Analects | Chinese law enforcement

Live television and dead men walking

By T.P. | BEIJING

FOR better or worse, China shares with America both vigorous support for capital punishment and an infatuation with reality-television programming. The two came together in macabre fashion on March 1st when state television carried a live broadcast of the final moments of four convicts as they were paraded and led away for execution by lethal injection.

The case has gripped the country, provoking sharp commentary online about the merits of the death penalty as well as the decision to broadcast the spectacle. It also highlighted a new point of similarity between China and America: a determination to act aggressively, even in foreign lands, in going after baddies.

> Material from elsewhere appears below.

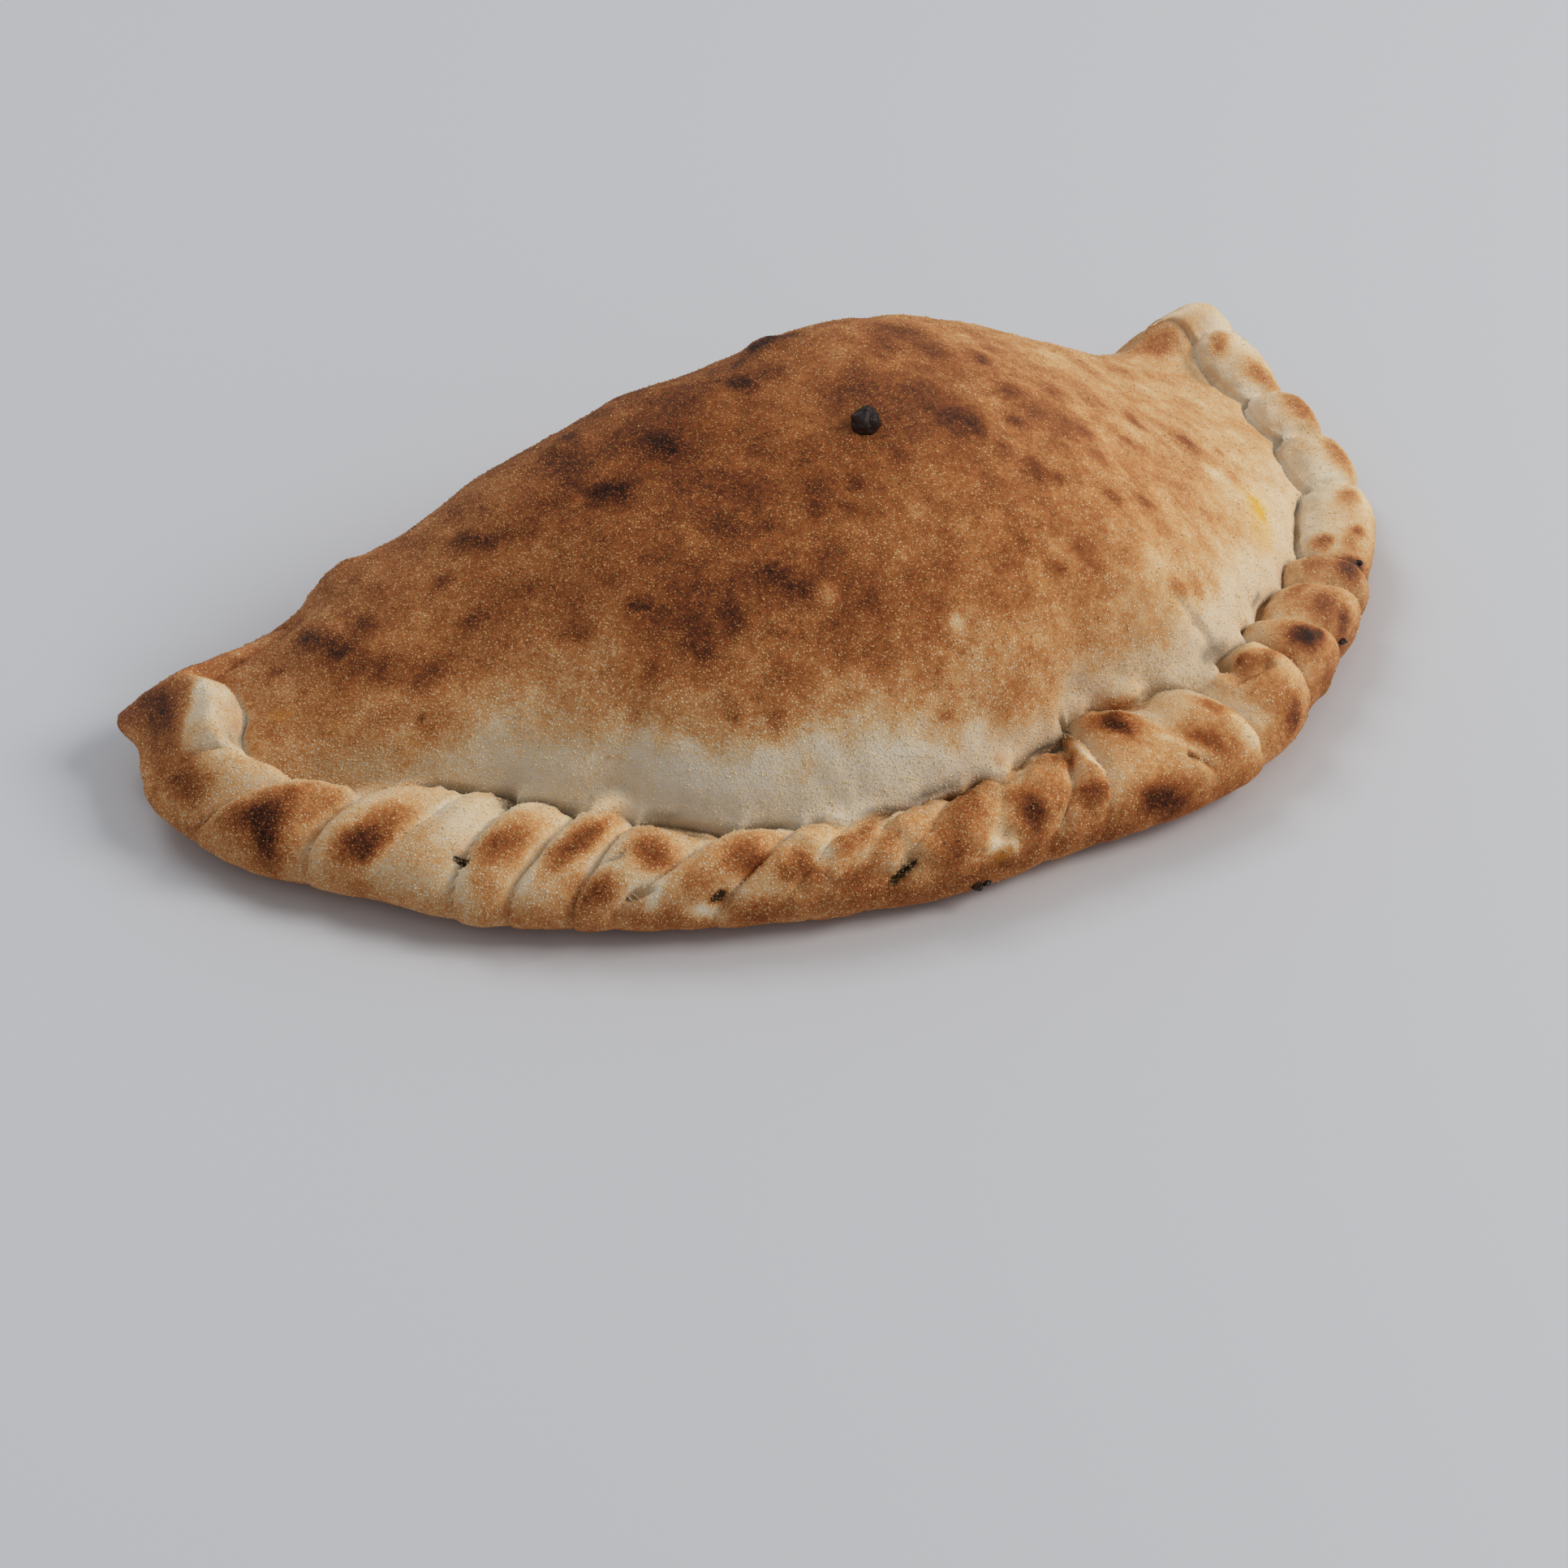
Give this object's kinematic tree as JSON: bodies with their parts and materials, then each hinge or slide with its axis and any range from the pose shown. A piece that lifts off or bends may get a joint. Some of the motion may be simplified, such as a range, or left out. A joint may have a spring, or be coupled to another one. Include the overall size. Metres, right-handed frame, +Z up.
{
  "type": "calzone",
  "caption": "Baked folded calzone with a crimped rope rim, a domed pocket and pinched tips, lying on its flat base.",
  "frame": {"origin": "centre of the object's box in plan, on the plane of the flat base", "axes": "+X along the fold from the left tip to the right tip, -Y towards the crimped front rim, +Z up"},
  "size_m": [0.302, 0.1472, 0.0655],
  "materials": {
    "crust": "matt baked dough, pale at the crimps and orange-brown on top, with scorched spots and pale semolina grains"
  },
  "bodies": {
    "root": {"calzone": "crust"}
  },
  "joints": []
}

None of the condemned men were Chinese. But they were convicted in November, in Yunnan province in south-western China, for the murder in 2011 of 13 Chinese crew members serving on two cargo boats hijacked on the Mekong river in northern Thailand. The bodies of the victims were found floating, bound and blindfolded, in the river.

A Burmese drug lord, Naw Kham, was identified as the ringleader. Of the three others executed moments after the cameras cut away on Friday, one was Thai, one was Lao, and another was identified as stateless.

After the murders, China launched armed patrols on the Mekong extending beyond its own borders. Chinese police were also part of an operation that apprehended Naw Kham in Laos in May 2012. He and the other suspects were dispatched to China for trial. They were convicted in November, and lost their final appeals in December.

One report in the state media compared the pursuit of Naw Kham to America’s hunt for Osama bin Laden. “It was the first time that Chinese police were conducting a manhunt for criminals who were all foreigners based overseas,” reported the Global Times.

The newspaper also revealed that China had considered using a drone attack to kill Naw Kham’s gang, after coming to believe that they had tracked the men to a mountainous area of north-eastern Myanmar. The plan was rejected, "because the order was to catch him alive”, the paper claimed, quoting the director of the anti-drug bureau in China’s public-security ministry.

An American expert on unmanned aircraft told the New York Times that China is not yet “ready for prime time" when it comes to using armed drones and may still lack confidence in its devices, operators and control systems. But the expert, Dennis Gormley of the University of Pittsburgh, predicted this could change with “a few more years of determined practice”. When that time comes, he added, the Chinese "surely will have America’s armed-drone practice as a convenient cover for legitimating their own practice.”